2. L’article 149 de la Constitution ne s’applique pas aux juridictions d’instruction statuant sur le contrôle de la détention préventive.
Dans la mesure où il est pris de la violation de cet article, le moyen manque en droit.
Le demandeur n’identifie pas l’acte dont l’arrêt violerait la foi qui lui est due, et il ne précise pas par quelle énonciation il aurait méconnu celle-ci.
A cet égard, le moyen est irrecevable.
3. L’article 46bis du Code d’instruction criminelle permet au procureur du Roi de requérir la collaboration d’un opérateur de réseau de communications électroniques ou d’un fournisseur d’accès, à l’effet d’identifier soit l’abonné ou l’utilisateur habituel d’un service de communications électroniques, soit les services utilisés habituellement par une personne déterminée ou auxquels celle-ci est abonnée.
L’article 88bis a une portée plus large. Il autorise le juge d’instruction à faire procéder au repérage des données de trafic de moyens de communications électroniques à partir desquels ou vers lesquels des communications sont ou ont été adressées, ainsi qu’à la localisation de l’origine ou de la destination des communications électroniques.
En règle, le repérage et la localisation de communications électroniques relèvent de la compétence du juge d’instruction.
4. Les ordonnances contestées par le moyen ont pour objet de repérer, au départ de trois numéros suspects, les données de trafic de ces moyens de communication, en ce compris la liste des appels entrants et sortants, l’identification des titulaires des numéros révélés par cette recherche, les numéros d’identification des appareils ayant activé les appels, la localisation des pylônes ayant relayé ceux-ci.
Ces investigations ressortissent à celles que l’article 88bis réserve au juge d’instruction, d’où il suit que le procureur du Roi n’a pas méconnu l’article 28septies en décidant qu’il ne lui appartenait pas d’accomplir ces actes par lui-même.

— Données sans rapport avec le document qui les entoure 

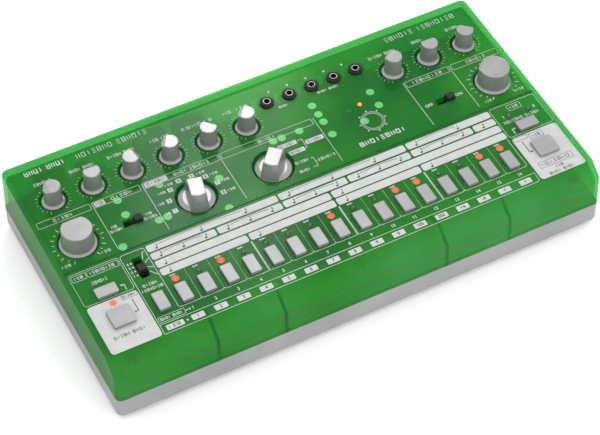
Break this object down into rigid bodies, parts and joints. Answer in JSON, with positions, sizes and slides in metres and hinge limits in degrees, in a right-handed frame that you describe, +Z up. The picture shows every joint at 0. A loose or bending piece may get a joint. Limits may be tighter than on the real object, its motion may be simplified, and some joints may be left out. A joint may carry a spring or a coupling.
{
  "type": "drum machine",
  "caption": "Desktop drum machine with step buttons, level knobs, selector switches, patch sockets and a tilted panel in a translucent shell on a grey tray.",
  "frame": {"origin": "centre of the plan outline at the undersides of the feet", "axes": "+X along the width to the player's right, +Y from the player's edge to the back, +Z up"},
  "size_m": [0.305, 0.1588, 0.056],
  "materials": {
    "green_shell": "translucent, gloss",
    "grey_tray": "fine texture",
    "board": "solder resist",
    "control_body": "plain",
    "socket_metal": "plated",
    "dark_plastic": "satin",
    "lamp": "clear tinted",
    "screw": "plain",
    "rubber_foot": "matt",
    "ribbon": "satin",
    "capacitor_can": "bright",
    "knob_grey": "satin",
    "button_grey": "satin"
  },
  "bodies": {
    "case": {"top_shell": "green_shell", "bottom_shell": "grey_tray", "panel_board": "board", "rear_board": "board", "potentiometers": "control_body", "rotary_switches": "control_body", "tact_switches": "control_body", "panel_jacks": "socket_metal", "jack_nuts": "dark_plastic", "rear_jacks": "dark_plastic", "midi_sockets": "dark_plastic", "usb_socket": "socket_metal", "dc_inlet": "dark_plastic", "slide_switch_bodies": "control_body", "power_switch_body": "dark_plastic", "leds": "lamp", "case_screws": "screw", "board_screws": "screw", "rubber_feet": "rubber_foot", "ribbon_cable": "ribbon", "capacitors": "capacitor_can", "chips": "dark_plastic"},
    "knob_accent": {"knob_accent": "knob_grey"},
    "knob_bass": {"knob_bass": "knob_grey"},
    "knob_snare": {"knob_snare": "knob_grey"},
    "knob_tom": {"knob_tom": "knob_grey"},
    "knob_cymbal": {"knob_cymbal": "knob_grey"},
    "knob_hat": {"knob_hat": "knob_grey"},
    "knob_drive": {"knob_drive": "knob_grey"},
    "knob_tone": {"knob_tone": "knob_grey"},
    "knob_level": {"knob_level": "knob_grey"},
    "tempo_knob": {"tempo_knob": "knob_grey"},
    "volume_knob": {"volume_knob": "knob_grey"},
    "instrument_selector": {"instrument_selector": "knob_grey"},
    "mode_selector": {"mode_selector": "knob_grey"},
    "step_button_01": {"step_button_01": "button_grey"},
    "step_button_02": {"step_button_02": "button_grey"},
    "step_button_03": {"step_button_03": "button_grey"},
    "step_button_04": {"step_button_04": "button_grey"},
    "step_button_05": {"step_button_05": "button_grey"},
    "step_button_06": {"step_button_06": "button_grey"},
    "step_button_07": {"step_button_07": "button_grey"},
    "step_button_08": {"step_button_08": "button_grey"},
    "step_button_09": {"step_button_09": "button_grey"},
    "step_button_10": {"step_button_10": "button_grey"},
    "step_button_11": {"step_button_11": "button_grey"},
    "step_button_12": {"step_button_12": "button_grey"},
    "step_button_13": {"step_button_13": "button_grey"},
    "step_button_14": {"step_button_14": "button_grey"},
    "step_button_15": {"step_button_15": "button_grey"},
    "step_button_16": {"step_button_16": "button_grey"},
    "function_button": {"function_button": "button_grey"},
    "clear_button": {"clear_button": "button_grey"},
    "start_button": {"start_button": "button_grey"},
    "group_button": {"group_button": "button_grey"},
    "tap_button": {"tap_button": "button_grey"},
    "voice_switch_slider": {"voice_switch_slider": "dark_plastic"},
    "drive_switch_slider": {"drive_switch_slider": "dark_plastic"},
    "scale_switch_slider": {"scale_switch_slider": "dark_plastic"},
    "power_switch_rocker": {"power_switch_rocker": "dark_plastic"}
  },
  "joints": [
    {"name": "knob_accent_turn", "type": "hinge", "parent": "case", "child": "knob_accent", "pos_m": [-0.13278, 0.0465, 0.04339], "axis": [0, -0.0223, 0.9998], "range_deg": [-240, 60]},
    {"name": "knob_bass_turn", "type": "hinge", "parent": "case", "child": "knob_bass", "pos_m": [-0.10852, 0.0465, 0.04339], "axis": [0, -0.0223, 0.9998], "range_deg": [-150, 150]},
    {"name": "knob_snare_turn", "type": "hinge", "parent": "case", "child": "knob_snare", "pos_m": [-0.08428, 0.0465, 0.04339], "axis": [0, -0.0223, 0.9998], "range_deg": [-65, 235]},
    {"name": "knob_tom_turn", "type": "hinge", "parent": "case", "child": "knob_tom", "pos_m": [-0.06003, 0.0465, 0.04339], "axis": [0, -0.0223, 0.9998], "range_deg": [-210, 90]},
    {"name": "knob_cymbal_turn", "type": "hinge", "parent": "case", "child": "knob_cymbal", "pos_m": [-0.03578, 0.0465, 0.04339], "axis": [0, -0.0223, 0.9998], "range_deg": [-104, 196]},
    {"name": "knob_hat_turn", "type": "hinge", "parent": "case", "child": "knob_hat", "pos_m": [-0.01153, 0.0465, 0.04339], "axis": [0, -0.0223, 0.9998], "range_deg": [-200, 100]},
    {"name": "knob_drive_turn", "type": "hinge", "parent": "case", "child": "knob_drive", "pos_m": [0.08547, 0.0465, 0.04339], "axis": [0, -0.0223, 0.9998], "range_deg": [-185, 115]},
    {"name": "knob_tone_turn", "type": "hinge", "parent": "case", "child": "knob_tone", "pos_m": [0.10973, 0.0465, 0.04339], "axis": [0, -0.0223, 0.9998], "range_deg": [-150, 150]},
    {"name": "knob_level_turn", "type": "hinge", "parent": "case", "child": "knob_level", "pos_m": [0.13398, 0.0465, 0.04339], "axis": [0, -0.0223, 0.9998], "range_deg": [-110, 190]},
    {"name": "tempo_knob_turn", "type": "hinge", "parent": "case", "child": "tempo_knob", "pos_m": [-0.13278, 0.01251, 0.04263], "axis": [0, -0.0223, 0.9998], "range_deg": [-150, 150]},
    {"name": "volume_knob_turn", "type": "hinge", "parent": "case", "child": "volume_knob", "pos_m": [0.13398, 0.01251, 0.04263], "axis": [0, -0.0223, 0.9998], "range_deg": [-200, 100]},
    {"name": "instrument_selector_turn", "type": "hinge", "parent": "case", "child": "instrument_selector", "pos_m": [-0.06003, 0.01251, 0.04263], "axis": [0, -0.0223, 0.9998], "range_deg": [-90, 120]},
    {"name": "mode_selector_turn", "type": "hinge", "parent": "case", "child": "mode_selector", "pos_m": [-0.01153, 0.01251, 0.04263], "axis": [0, -0.0223, 0.9998], "range_deg": [-90, 0]},
    {"name": "step_button_01_press", "type": "slide", "parent": "case", "child": "step_button_01", "axis": [0, 0.0223, -0.9998], "range_m": [0, 0.0006], "stiffness_N_per_m": 400},
    {"name": "step_button_02_press", "type": "slide", "parent": "case", "child": "step_button_02", "axis": [0, 0.0223, -0.9998], "range_m": [0, 0.0006], "stiffness_N_per_m": 400},
    {"name": "step_button_03_press", "type": "slide", "parent": "case", "child": "step_button_03", "axis": [0, 0.0223, -0.9998], "range_m": [0, 0.0006], "stiffness_N_per_m": 400},
    {"name": "step_button_04_press", "type": "slide", "parent": "case", "child": "step_button_04", "axis": [0, 0.0223, -0.9998], "range_m": [0, 0.0006], "stiffness_N_per_m": 400},
    {"name": "step_button_05_press", "type": "slide", "parent": "case", "child": "step_button_05", "axis": [0, 0.0223, -0.9998], "range_m": [0, 0.0006], "stiffness_N_per_m": 400},
    {"name": "step_button_06_press", "type": "slide", "parent": "case", "child": "step_button_06", "axis": [0, 0.0223, -0.9998], "range_m": [0, 0.0006], "stiffness_N_per_m": 400},
    {"name": "step_button_07_press", "type": "slide", "parent": "case", "child": "step_button_07", "axis": [0, 0.0223, -0.9998], "range_m": [0, 0.0006], "stiffness_N_per_m": 400},
    {"name": "step_button_08_press", "type": "slide", "parent": "case", "child": "step_button_08", "axis": [0, 0.0223, -0.9998], "range_m": [0, 0.0006], "stiffness_N_per_m": 400},
    {"name": "step_button_09_press", "type": "slide", "parent": "case", "child": "step_button_09", "axis": [0, 0.0223, -0.9998], "range_m": [0, 0.0006], "stiffness_N_per_m": 400},
    {"name": "step_button_10_press", "type": "slide", "parent": "case", "child": "step_button_10", "axis": [0, 0.0223, -0.9998], "range_m": [0, 0.0006], "stiffness_N_per_m": 400},
    {"name": "step_button_11_press", "type": "slide", "parent": "case", "child": "step_button_11", "axis": [0, 0.0223, -0.9998], "range_m": [0, 0.0006], "stiffness_N_per_m": 400},
    {"name": "step_button_12_press", "type": "slide", "parent": "case", "child": "step_button_12", "axis": [0, 0.0223, -0.9998], "range_m": [0, 0.0006], "stiffness_N_per_m": 400},
    {"name": "step_button_13_press", "type": "slide", "parent": "case", "child": "step_button_13", "axis": [0, 0.0223, -0.9998], "range_m": [0, 0.0006], "stiffness_N_per_m": 400},
    {"name": "step_button_14_press", "type": "slide", "parent": "case", "child": "step_button_14", "axis": [0, 0.0223, -0.9998], "range_m": [0, 0.0006], "stiffness_N_per_m": 400},
    {"name": "step_button_15_press", "type": "slide", "parent": "case", "child": "step_button_15", "axis": [0, 0.0223, -0.9998], "range_m": [0, 0.0006], "stiffness_N_per_m": 400},
    {"name": "step_button_16_press", "type": "slide", "parent": "case", "child": "step_button_16", "axis": [0, 0.0223, -0.9998], "range_m": [0, 0.0006], "stiffness_N_per_m": 400},
    {"name": "function_button_press", "type": "slide", "parent": "case", "child": "function_button", "axis": [0, 0.0223, -0.9998], "range_m": [0, 0.0006], "stiffness_N_per_m": 400},
    {"name": "clear_button_press", "type": "slide", "parent": "case", "child": "clear_button", "axis": [0, 0.0223, -0.9998], "range_m": [0, 0.0006], "stiffness_N_per_m": 400},
    {"name": "start_button_press", "type": "slide", "parent": "case", "child": "start_button", "axis": [0, 0.0223, -0.9998], "range_m": [0, 0.0006], "stiffness_N_per_m": 400},
    {"name": "group_button_press", "type": "slide", "parent": "case", "child": "group_button", "axis": [0, 0.0223, -0.9998], "range_m": [0, 0.0006], "stiffness_N_per_m": 400},
    {"name": "tap_button_press", "type": "slide", "parent": "case", "child": "tap_button", "axis": [0, 0.0223, -0.9998], "range_m": [0, 0.0006], "stiffness_N_per_m": 400},
    {"name": "voice_switch_slider_slide", "type": "slide", "parent": "case", "child": "voice_switch_slider", "axis": [1, 0, 0], "range_m": [-0.0064, 0]},
    {"name": "drive_switch_slider_slide", "type": "slide", "parent": "case", "child": "drive_switch_slider", "axis": [1, 0, 0], "range_m": [-0.0064, 0]},
    {"name": "scale_switch_slider_slide", "type": "slide", "parent": "case", "child": "scale_switch_slider", "axis": [0, 0.9998, 0.0223], "range_m": [-0.00293, 0.00586]},
    {"name": "power_switch_rock", "type": "hinge", "parent": "case", "child": "power_switch_rocker", "pos_m": [-0.124, 0.0742, 0.0258], "axis": [0, 0, 1], "range_deg": [-14, 0]}
  ]
}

Partant, en considérant que les actes d’instruction susdits ne pouvaient être ordonnés par le ministère public seul sur la base de l’article 46bis, qui ne les vise pas, l’arrêt attaqué justifie légalement sa décision.
5. Le demandeur soutient que les ordonnances litigieuses mentionnent également « l’identification de l’utilisateur d’un service de communication électronique », acte visé selon lui par l’article 46bis, § 1er, 1°, du Code d’instruction criminelle.
Mais ni l’article 28septies dudit code ni aucune autre disposition légale ne frappent de nullité l’ordonnance qui, requise sur la base de cet article, porterait sur un acte d’instruction relevant autant de la compétence du procureur du Roi que de celle du juge d’instruction. A cet égard, la compétence du premier n’est pas exclusive de celle du second.
Il en résulte qu’en tout état de cause, la mention que le moyen dénonce est dépourvue d’incidence sur la validité des ordonnances à l’origine de la perquisition et du mandat d’arrêt qui a suivi.
Dans cette mesure, le moyen ne peut être accueilli.
6. Et les formalités substantielles ou prescrites à peine de nullité ont été observées et la décision est conforme à la loi.
PAR CES MOTIFS,
LA COUR
Rejette le pourvoi ;
Condamne le demandeur aux frais.
Lesdits frais taxés à la somme de quarante-sept euros nonante et un centimes dus.
Ainsi jugé par la Cour de cassation, chambre des vacations, à Bruxelles, où siégeaient le chevalier Jean de Codt, président de section, président, Geert Jocqué et Mireille Delange, présidents de section, Ignacio de la Serna et Michael Traest, conseillers, et prononcé en audience publique du trente juillet deux mille vingt-quatre par le chevalier Jean de Codt, président de section, en présence de Bénédicte Inghels, avocat général, avec l’assistance de Tatiana Fenaux, greffier.